* Begin Data records *
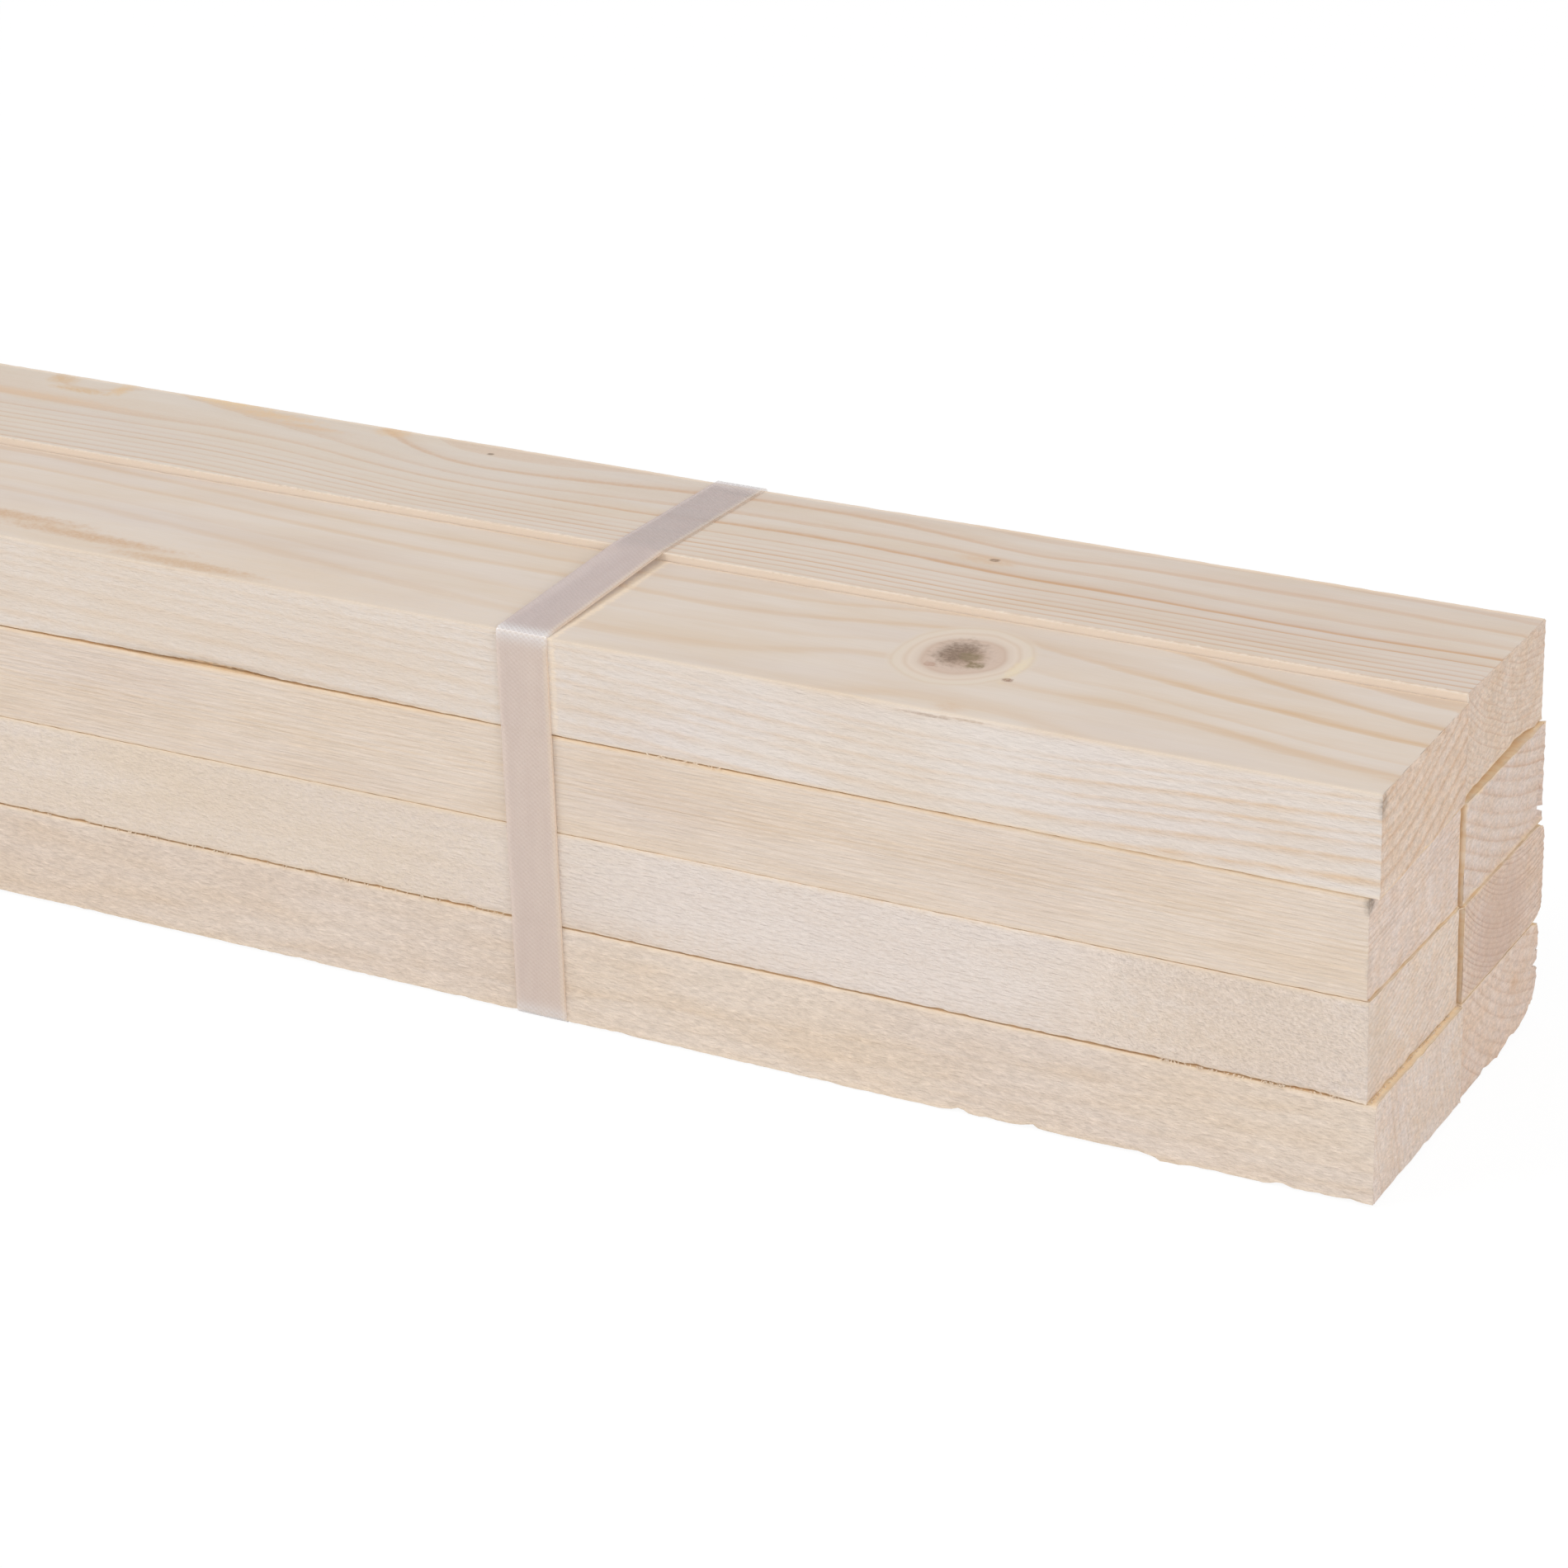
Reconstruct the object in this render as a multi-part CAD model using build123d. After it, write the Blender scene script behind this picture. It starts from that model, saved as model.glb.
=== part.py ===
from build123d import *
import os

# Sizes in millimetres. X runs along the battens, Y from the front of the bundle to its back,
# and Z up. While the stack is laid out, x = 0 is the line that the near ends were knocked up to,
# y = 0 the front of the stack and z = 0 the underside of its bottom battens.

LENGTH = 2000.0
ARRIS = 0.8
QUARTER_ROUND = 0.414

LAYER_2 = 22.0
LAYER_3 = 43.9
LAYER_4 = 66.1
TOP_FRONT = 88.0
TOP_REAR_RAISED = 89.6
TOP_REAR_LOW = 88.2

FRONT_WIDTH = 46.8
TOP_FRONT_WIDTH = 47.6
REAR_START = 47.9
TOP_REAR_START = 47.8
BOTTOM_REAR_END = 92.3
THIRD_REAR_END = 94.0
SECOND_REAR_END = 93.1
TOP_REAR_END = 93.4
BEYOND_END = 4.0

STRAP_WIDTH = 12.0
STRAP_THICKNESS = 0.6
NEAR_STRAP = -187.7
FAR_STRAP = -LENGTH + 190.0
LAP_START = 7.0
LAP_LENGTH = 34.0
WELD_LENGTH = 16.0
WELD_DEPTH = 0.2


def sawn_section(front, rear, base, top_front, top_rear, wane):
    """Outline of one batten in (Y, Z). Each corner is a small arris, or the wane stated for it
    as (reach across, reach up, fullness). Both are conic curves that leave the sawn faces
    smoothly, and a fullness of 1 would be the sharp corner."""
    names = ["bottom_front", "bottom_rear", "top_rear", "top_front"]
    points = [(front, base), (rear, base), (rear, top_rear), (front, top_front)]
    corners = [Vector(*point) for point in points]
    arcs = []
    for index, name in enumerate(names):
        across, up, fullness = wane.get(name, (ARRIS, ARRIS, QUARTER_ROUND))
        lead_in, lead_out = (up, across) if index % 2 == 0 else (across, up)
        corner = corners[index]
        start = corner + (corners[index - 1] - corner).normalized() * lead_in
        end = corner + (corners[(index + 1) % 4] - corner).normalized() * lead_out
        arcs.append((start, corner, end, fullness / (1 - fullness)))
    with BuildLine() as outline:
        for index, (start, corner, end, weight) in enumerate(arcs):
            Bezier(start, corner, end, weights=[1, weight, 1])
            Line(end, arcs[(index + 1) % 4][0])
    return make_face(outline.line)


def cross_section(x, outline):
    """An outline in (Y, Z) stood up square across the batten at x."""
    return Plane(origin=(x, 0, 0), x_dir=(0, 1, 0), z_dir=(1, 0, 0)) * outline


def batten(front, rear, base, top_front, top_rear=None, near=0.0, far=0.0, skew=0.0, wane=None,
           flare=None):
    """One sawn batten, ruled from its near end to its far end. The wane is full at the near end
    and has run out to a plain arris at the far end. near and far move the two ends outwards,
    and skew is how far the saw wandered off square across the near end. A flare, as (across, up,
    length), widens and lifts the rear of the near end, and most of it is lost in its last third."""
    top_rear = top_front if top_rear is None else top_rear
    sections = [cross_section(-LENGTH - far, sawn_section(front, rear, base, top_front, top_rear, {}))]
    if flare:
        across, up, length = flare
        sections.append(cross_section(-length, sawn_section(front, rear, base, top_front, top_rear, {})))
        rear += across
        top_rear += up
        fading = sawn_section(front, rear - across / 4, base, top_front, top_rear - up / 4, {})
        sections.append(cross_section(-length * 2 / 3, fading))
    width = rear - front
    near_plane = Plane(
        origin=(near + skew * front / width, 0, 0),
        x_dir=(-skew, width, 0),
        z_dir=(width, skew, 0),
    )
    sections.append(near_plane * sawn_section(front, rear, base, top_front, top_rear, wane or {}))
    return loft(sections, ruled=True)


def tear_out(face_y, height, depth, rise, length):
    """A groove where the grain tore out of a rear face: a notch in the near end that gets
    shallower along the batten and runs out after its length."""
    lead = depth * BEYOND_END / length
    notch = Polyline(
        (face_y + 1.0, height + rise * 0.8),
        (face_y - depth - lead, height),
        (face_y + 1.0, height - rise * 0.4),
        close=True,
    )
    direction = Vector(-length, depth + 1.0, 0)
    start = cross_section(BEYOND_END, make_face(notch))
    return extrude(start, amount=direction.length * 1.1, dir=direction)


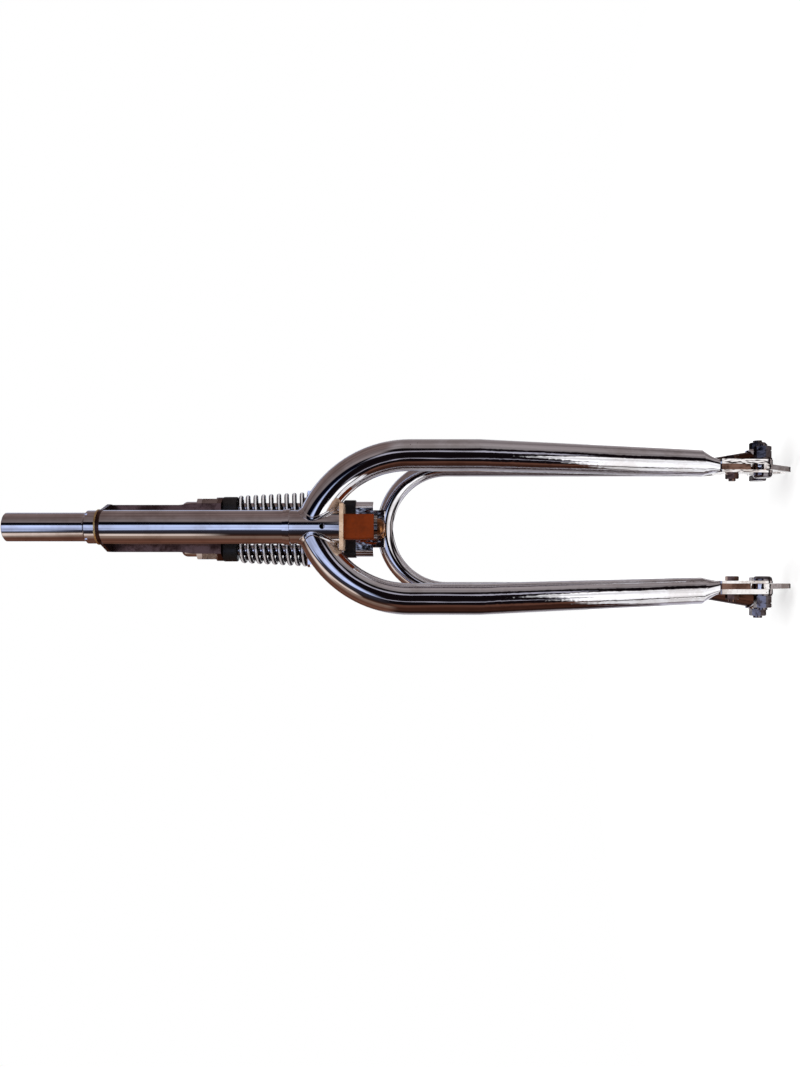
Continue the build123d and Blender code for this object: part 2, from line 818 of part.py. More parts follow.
* End Data records *
**Directions for this task**
The lines from the first of the entries through the line holding "WELD_DEPTH = 0.2" are to be restated word for word, and no others.

**Exercise output**
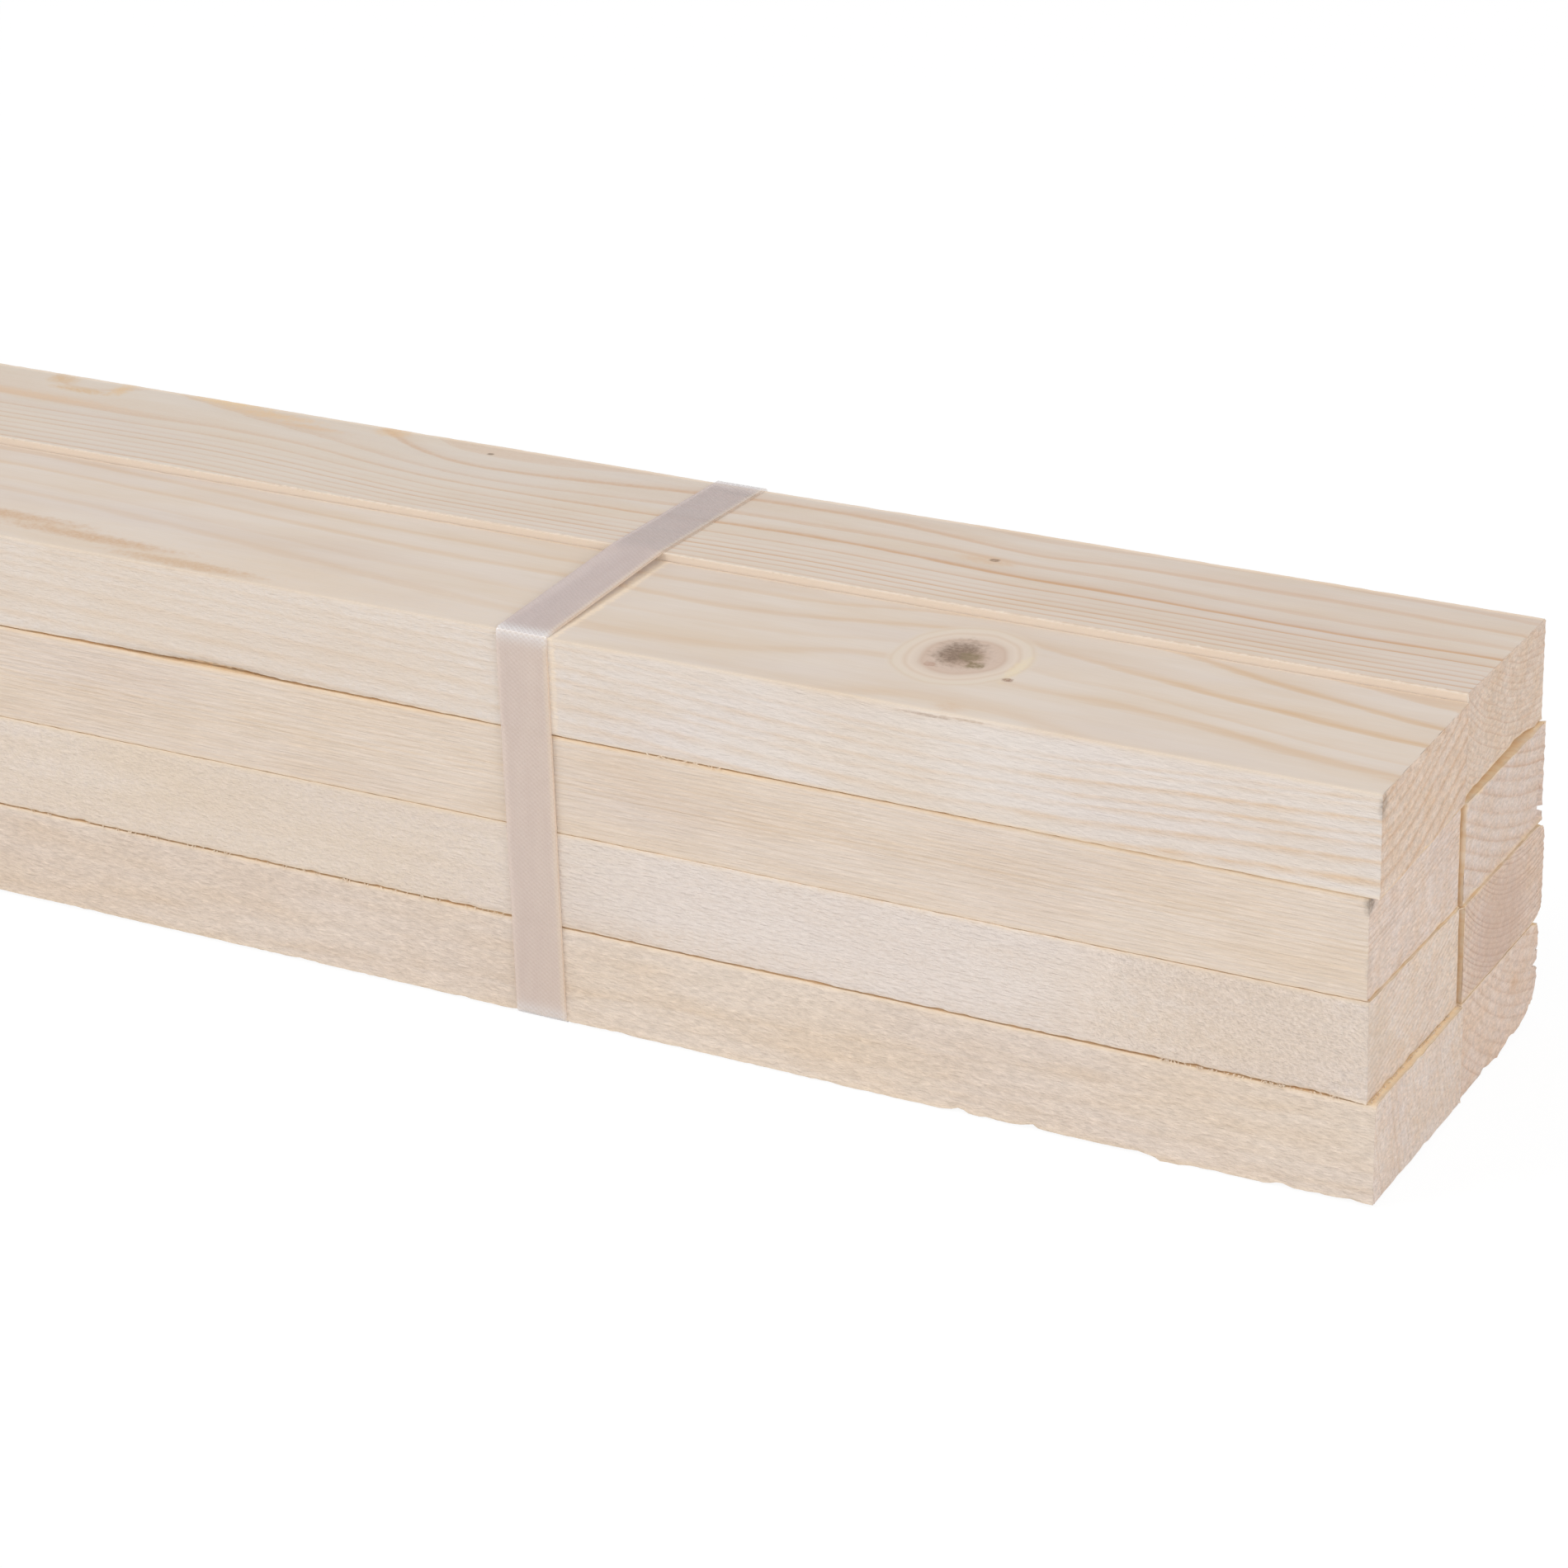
Reconstruct the object in this render as a multi-part CAD model using build123d. After it, write the Blender scene script behind this picture. It starts from that model, saved as model.glb.
=== part.py ===
from build123d import *
import os

# Sizes in millimetres. X runs along the battens, Y from the front of the bundle to its back,
# and Z up. While the stack is laid out, x = 0 is the line that the near ends were knocked up to,
# y = 0 the front of the stack and z = 0 the underside of its bottom battens.

LENGTH = 2000.0
ARRIS = 0.8
QUARTER_ROUND = 0.414

LAYER_2 = 22.0
LAYER_3 = 43.9
LAYER_4 = 66.1
TOP_FRONT = 88.0
TOP_REAR_RAISED = 89.6
TOP_REAR_LOW = 88.2

FRONT_WIDTH = 46.8
TOP_FRONT_WIDTH = 47.6
REAR_START = 47.9
TOP_REAR_START = 47.8
BOTTOM_REAR_END = 92.3
THIRD_REAR_END = 94.0
SECOND_REAR_END = 93.1
TOP_REAR_END = 93.4
BEYOND_END = 4.0

STRAP_WIDTH = 12.0
STRAP_THICKNESS = 0.6
NEAR_STRAP = -187.7
FAR_STRAP = -LENGTH + 190.0
LAP_START = 7.0
LAP_LENGTH = 34.0
WELD_LENGTH = 16.0
WELD_DEPTH = 0.2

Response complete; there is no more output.